Is North Korea Really Out of Reach?

For too long the North Korean people have suffered terribly. There are no easy answers, but we are determined that we should not simply see this as "too difficult" and put it to the bottom of what is a very busy foreign affairs in-tray. We must remain resolute in tackling the DPRK's efforts at nuclear development.

North Korea is, unsurprisingly, not a country in which many British people choose to live or do business.

It is opaque and secretive, and has for some time hidden behind the threat of nuclear weapons development. Last week's missile test was yet another demonstration of its unwillingness to engage constructively with the wider world.

Its people are often seen in the UK as beyond our reach, and we are distracted by ridiculous stories such as their Embassy's complaint over pictures of Kim Jong Un in a local London barber.

But thanks to the UN's Commission of Inquiry, we now have more detail than ever before about what is really happening there. It should make us sit up and take notice. In an investigation that lasted just under a year, the Commission, led by Michael Kirby, found that terrible atrocities were being carried out on a mass scale, and they concluded that many of these amounted to crimes against humanity.

It found evidence of murder, torture, rape, forced abortions, persecution on political, religious, racial and gender-based grounds, the forcible transfer of populations, enforced disappearances and the extraordinarily inhumane act of knowingly causing prolonged starvation.

It documented enormous detention camps that imprison many thousands. There are inmates whose 'crime' is merely to be related to people who have expressed their opinions too freely: who have talked of life outside the DPRK or who have accessed Western media. There are children born into camps who spend their whole lives there.

Sitting here in the UK it is almost impossible to comprehend all of this. When I recently met a group of North Koreans who had managed to leave their country behind, the Commission report played heavily on my mind. I was struck by all they had been through to escape their homeland, and by all the difficulties they had faced settling into a new society. The transition from North Korea to the Republic of Korea, where they now live, is stark and must have been bewildering.

But one of the most significant achievements of the Commission was that it gave a voice to these people and that, importantly, these testimonies could be used at some stage to hold perpetrators to account.

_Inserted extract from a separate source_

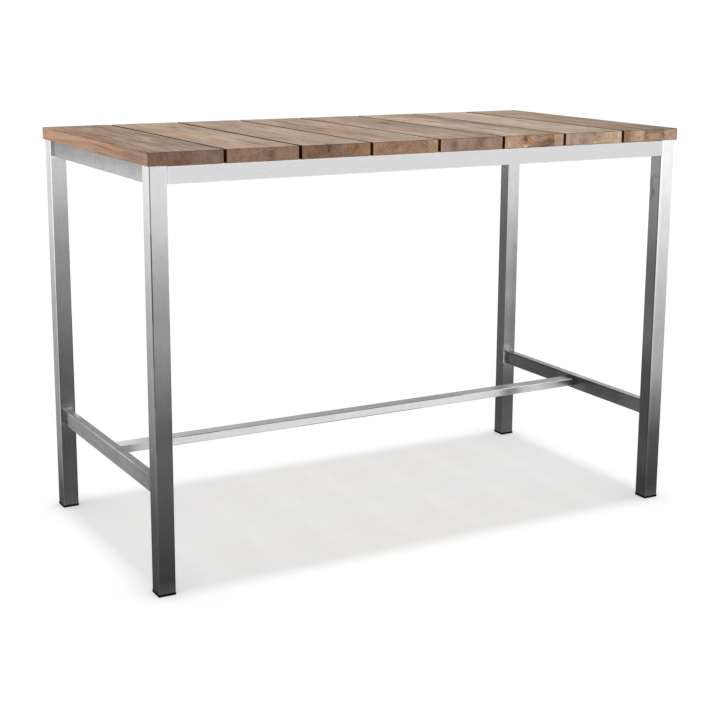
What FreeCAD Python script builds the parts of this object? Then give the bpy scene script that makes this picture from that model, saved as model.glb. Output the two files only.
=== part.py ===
# Outdoor bar table: eight teak boards laid across a welded frame of stainless-steel tube.
# Millimetres. X runs along the table, Y from front to back and Z up.
# The origin is on the floor, under the middle of the top.

import FreeCAD, Part
import os

Vector = FreeCAD.Vector
X_AXIS = Vector(1, 0, 0)
Y_AXIS = Vector(0, 1, 0)
Z_AXIS = Vector(0, 0, 1)

# Whole table
top_length = 1600.0
top_depth = 800.0
table_height = 1100.0

# Boards
board_count = 8
board_thickness = 33.0
board_gap = 8.0
board_edge_round = 1.2

# Frame tubes: the legs are square, the rails and stretchers share one flat section
leg_width = 45.0
rail_height = 44.0
rail_depth = 22.0
tube_wall = 1.5
tube_corner_round = 2.5

# Frame layout
top_overhang = 5.0
end_rail_inset = 6.0
stretcher_clearance = 250.0

# Foot caps: a flange under the leg and a ribbed plug up its bore
cap_height = 6.0
cap_overhang = 0.8
cap_edge_round = 1.5
plug_length = 24.0
plug_clearance = 1.8
plug_wall = 2.0
rib_count = 3
rib_thickness = 1.2
rib_clearance = 0.2

# Fixing strips inside the long rails
strip_width = 25.0
strip_thickness = 3.0
strip_drop = 5.0

# Board screws, driven upwards through the strips
screw_diameter = 4.8
screw_length = 30.0
screw_point = 5.0
screw_leg_distance = 11.5
screw_head_diameter = 9.6
screw_head_height = 3.0
screw_head_round = 1.2
recess_length = 5.0
recess_width = 1.2
recess_depth = 1.6
strip_hole_clearance = 0.4
pilot_clearance = 0.1
pilot_spare_depth = 2.0

# Cutting tools run past the faces they cut by this much
overrun = 5.0

# Places that follow from the sizes
frame_half_length = top_length / 2 - top_overhang
frame_half_depth = top_depth / 2 - top_overhang
leg_inner_x = frame_half_length - leg_width
leg_inner_y = frame_half_depth - leg_width
board_width = (top_length - board_gap * (board_count - 1)) / board_count
board_underside = table_height - board_thickness
rail_underside = board_underside - rail_height
strip_top = board_underside - strip_drop
strip_underside = strip_top - strip_thickness
strip_middle_y = frame_half_depth - rail_depth - strip_width / 2
leg_middle_x = frame_half_length - leg_width / 2
leg_middle_y = frame_half_depth - leg_width / 2
stretcher_inner_x = leg_middle_x - rail_depth / 2
leg_bore = leg_width - 2 * tube_wall
screw_inset = top_overhang + leg_width + screw_leg_distance


def block(low, high):
    """A box from its low corner to its high corner."""
    size = high - low
    return Part.makeBox(size.x, size.y, size.z, low)


def edges_along(shape, axis):
    """The straight edges of a shape that run along an axis."""
    found = []
    for edge in shape.Edges:
        run = edge.Vertexes[-1].Point - edge.Vertexes[0].Point
        if run.Length > 0 and abs(run.normalize().dot(axis)) > 0.999:
            found.append(edge)
    return found


def rounded_bar(low, high, axis, radius):
    """A box whose four edges along an axis are rounded."""
    bar = block(low, high)
    return bar.makeFillet(radius, edges_along(bar, axis))


def tube(low, high, axis):
    """A rectangular tube along an axis, open at both ends, with rounded corners outside and in."""
    across = Vector(1, 1, 1) - axis
    wall = across * tube_wall
    past = axis * overrun
    outside = rounded_bar(low, high, axis, tube_corner_round)
    inner_round = max(tube_corner_round - tube_wall, tube_wall / 3)
    bore = rounded_bar(low + wall - past, high - wall + past, axis, inner_round)
    return outside.cut(bore)


def board_middles():
    """The X of each board's middle, from left to right."""
    first = (board_width - top_length) / 2
    return [first + index * (board_width + board_gap) for index in range(board_count)]


def screw_places(side):
    """The X and Y of the screws at one long side of the table: -1 is the front, 1 the back.

    The inset from a board's long edges lets the outermost screws clear the legs.
    """
    places = []
    for middle in board_middles():
        for step in (-1, 1):
            across = board_width / 2 - screw_inset
            places.append(Vector(middle + step * across, side * strip_middle_y, 0))
    return places


def board(middle):
    """One board with eased edges and blind pilot holes for its screws in the underside."""
    low = Vector(middle - board_width / 2, -top_depth / 2, board_underside)
    high = Vector(middle + board_width / 2, top_depth / 2, table_height)
    wood = block(low, high)
    wood = wood.makeFillet(board_edge_round, wood.Edges)
    radius = screw_diameter / 2 + pilot_clearance
    reach = screw_length - strip_thickness - strip_drop + pilot_spare_depth
    for side in (-1, 1):
        for place in screw_places(side):
            if abs(place.x - middle) < board_width / 2:
                start = place + Z_AXIS * (board_underside - overrun)
                wood = wood.cut(Part.makeCylinder(radius, reach + overrun, start))
    return wood


def leg(side_x, side_y):
    """One leg: a square tube from its foot cap to the boards."""
    low_x = side_x * leg_middle_x - leg_width / 2
    low_y = side_y * leg_middle_y - leg_width / 2
    low = Vector(low_x, low_y, cap_height)
    high = Vector(low_x + leg_width, low_y + leg_width, board_underside)
    return tube(low, high, Z_AXIS)


def long_rail(side_y):
    """A rail between two legs along the table, flush with their outer faces."""
    middle_y = side_y * (frame_half_depth - rail_depth / 2)
    low = Vector(-leg_inner_x, middle_y - rail_depth / 2, rail_underside)
    high = Vector(leg_inner_x, middle_y + rail_depth / 2, board_underside)
    return tube(low, high, X_AXIS)


def end_rail(side_x):
    """A rail between two legs across the table, set back from their outer faces."""
    middle_x = side_x * (frame_half_length - end_rail_inset - rail_depth / 2)
    low = Vector(middle_x - rail_depth / 2, -leg_inner_y, rail_underside)
    high = Vector(middle_x + rail_depth / 2, leg_inner_y, board_underside)
    return tube(low, high, Y_AXIS)


def side_stretcher(side_x):
    """A tube on edge between a front and a back leg, centred on them."""
    middle_x = side_x * leg_middle_x
    low = Vector(middle_x - rail_depth / 2, -leg_inner_y, stretcher_clearance)
    high = Vector(middle_x + rail_depth / 2, leg_inner_y, stretcher_clearance + rail_height)
    return tube(low, high, Y_AXIS)


def centre_stretcher():
    """The footrest: the same tube laid flat between the side stretchers, at their mid height."""
    middle_z = stretcher_clearance + rail_height / 2
    low = Vector(-stretcher_inner_x, -rail_height / 2, middle_z - rail_depth / 2)
    high = Vector(stretcher_inner_x, rail_height / 2, middle_z + rail_depth / 2)
    return tube(low, high, X_AXIS)


def fixing_strip(side_y):
    """A flat bar between the legs on the inside of a long rail, with a hole for each screw."""
    middle_y = side_y * strip_middle_y
    low = Vector(-leg_inner_x, middle_y - strip_width / 2, strip_underside)
    high = Vector(leg_inner_x, middle_y + strip_width / 2, strip_top)
    strip = block(low, high)
    radius = screw_diameter / 2 + strip_hole_clearance
    depth = strip_thickness + 2 * overrun
    for place in screw_places(side_y):
        start = place + Z_AXIS * (strip_underside - overrun)
        strip = strip.cut(Part.makeCylinder(radius, depth, start))
    return strip


def cross_recess():
    """The crossed slots in a screw's head, cut upwards from the head's underside."""
    slots = []
    for wide, deep in ((recess_length, recess_width), (recess_width, recess_length)):
        low = Vector(-wide / 2, -deep / 2, -screw_head_height - overrun)
        high = Vector(wide / 2, deep / 2, recess_depth - screw_head_height)
        slots.append(block(low, high))
    return slots[0].fuse(slots[1])


def board_screw():
    """A pan-head wood screw pointing up, with the top of its head at Z zero."""
    head_radius = screw_head_diameter / 2
    head = Part.makeCylinder(head_radius, screw_head_height, Vector(0, 0, -screw_head_height))
    rims = [edge for edge in head.Edges if edge.BoundBox.ZMax < -screw_head_height / 2]
    head = head.makeFillet(screw_head_round, rims)
    straight = screw_length - screw_point
    shank = Part.makeCylinder(screw_diameter / 2, straight)
    point = Part.makeCone(screw_diameter / 2, 0, screw_point, Vector(0, 0, straight))
    return head.fuse([shank, point]).removeSplitter().cut(cross_recess())


def board_screws(side_y):
    """The screws along one long side, with their heads against the fixing strip."""
    screw = board_screw()
    placed = []
    for place in screw_places(side_y):
        placed.append(screw.translated(place + Z_AXIS * strip_underside))
    return Part.makeCompound(placed)


def square_plate(width, underside, thickness):
    """A level square plate with rounded corners, centred on the Z axis."""
    low = Vector(-width / 2, -width / 2, underside)
    high = Vector(width / 2, width / 2, underside + thickness)
    return rounded_bar(low, high, Z_AXIS, tube_corner_round)


def cap_flange():
    """The part of a foot cap under the leg, with its lower edge rounded."""
    flange = square_plate(leg_width + 2 * cap_overhang, 0, cap_height)
    lower = [edge for edge in flange.Edges if edge.BoundBox.ZMax < cap_height / 2]
    return flange.makeFillet(cap_edge_round, lower)


def cap_plug():
    """The hollow plug of a foot cap with its gripping ribs, which stay just clear of the bore."""
    plug_width = leg_bore - 2 * plug_clearance
    plug = square_plate(plug_width, cap_height, plug_length)
    rib_width = leg_bore - 2 * rib_clearance
    rib_step = plug_length / rib_count
    for index in range(rib_count):
        rib_underside = cap_height + (index + 1) * rib_step - rib_thickness
        plug = plug.fuse(square_plate(rib_width, rib_underside, rib_thickness))
    hollow = square_plate(plug_width - 2 * plug_wall, cap_height, plug_length + overrun)
    return plug.cut(hollow)


def foot_cap(side_x, side_y):
    """One foot cap in the bottom of a leg."""
    cap = cap_flange().fuse(cap_plug()).removeSplitter()
    return cap.translated(Vector(side_x * leg_middle_x, side_y * leg_middle_y, 0))


def table_parts():
    """Every sub-part's shape by name."""
    parts = {}
    for index, middle in enumerate(board_middles()):
        parts["board_%d" % (index + 1)] = board(middle)
    for row, side_y in (("front", -1), ("back", 1)):
        for end, side_x in (("left", -1), ("right", 1)):
            parts["leg_%s_%s" % (row, end)] = leg(side_x, side_y)
            parts["foot_cap_%s_%s" % (row, end)] = foot_cap(side_x, side_y)
        parts["%s_rail" % row] = long_rail(side_y)
        parts["%s_fixing_strip" % row] = fixing_strip(side_y)
        parts["%s_board_screws" % row] = board_screws(side_y)
    for end, side_x in (("left", -1), ("right", 1)):
        parts["%s_end_rail" % end] = end_rail(side_x)
        parts["%s_side_stretcher" % end] = side_stretcher(side_x)
    parts["centre_stretcher"] = centre_stretcher()
    return parts


os.makedirs("parts", exist_ok=True)
for name, shape in table_parts().items():
    shape.exportStep("parts/%s.step" % name)
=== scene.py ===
import math

import bpy
import numpy as np
from mathutils import Color, Matrix, Vector


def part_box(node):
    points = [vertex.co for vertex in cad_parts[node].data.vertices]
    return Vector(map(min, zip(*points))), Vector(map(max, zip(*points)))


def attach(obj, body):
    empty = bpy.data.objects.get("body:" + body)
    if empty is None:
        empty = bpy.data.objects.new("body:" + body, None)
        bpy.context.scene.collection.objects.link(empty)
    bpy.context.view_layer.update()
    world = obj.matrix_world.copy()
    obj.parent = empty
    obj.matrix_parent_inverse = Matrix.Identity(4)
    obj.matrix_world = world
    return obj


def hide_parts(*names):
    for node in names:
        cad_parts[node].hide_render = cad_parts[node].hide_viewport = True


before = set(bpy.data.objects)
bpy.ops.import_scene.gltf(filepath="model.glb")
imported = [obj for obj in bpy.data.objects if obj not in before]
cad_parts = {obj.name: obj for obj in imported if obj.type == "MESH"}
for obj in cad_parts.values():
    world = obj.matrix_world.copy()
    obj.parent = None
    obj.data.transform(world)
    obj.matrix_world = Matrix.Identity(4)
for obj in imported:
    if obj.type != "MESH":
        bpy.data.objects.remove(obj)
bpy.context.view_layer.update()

# The looks of an outdoor bar table: weathered teak boards on a frame of brushed stainless steel.
# Metres. X runs along the table, Y from front to back and Z up.
# Grey levels and colours are written as 0 to 255 screen values.

MM = 0.001
X, Y, Z = range(3)


# The look of each board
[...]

A month after the report was published, the UN Human Rights Council passed its strongest resolution yet, saying that there must be justice for the violations being carried out. A new structure will now be set up in the region to continue the monitoring and documenting work that has been taking place.

Last month I returned to Geneva and spoke about human rights in the DPRK during an address to the Human Rights Council. I also discussed the situation with UN Secretary General Ban Ki-Moon and with representatives from the USA, France, Japan, the Republic of Korea and the EU. I am pleased to say that there was broad agreement that we needed to maintain the momentum towards accountability, even if achieving this would be extremely difficult.

At all stages of this investigation the British government, like the Commission of Inquiry, has reached out to the leaders of the DPRK, urging them to engage with the international community. We would like to work together to improve the situation on the ground and to make progress. It is for precisely this reason that we maintain an Embassy in Pyongyang and engage on small-scale projects to improve the livelihoods and wellbeing of people living in the DPRK. Our offer of further cooperation is genuine.

But meaningful improvements really require a radical shift in how the DPRK perceives the world. I recognise that this is not going to happen overnight, but I hope that some of its leaders, at least, can understand the extraordinary opportunities that await a country which takes a chance and opens itself up to cooperation. Burma is very different to the DPRK, but it can testify to the good faith with which the international community will respond to an effort to reform.

For too long the North Korean people have suffered terribly. There are no easy answers, but we are determined that we should not simply see this as "too difficult" and put it to the bottom of what is a very busy foreign affairs in-tray. We must remain resolute in tackling the DPRK's efforts at nuclear development, which remain of deep concern; but we must also not allow this to obscure what is a human tragedy on an epic scale. As I said last month in the UN, we must not allow history to judge us as the generation who looked the other way.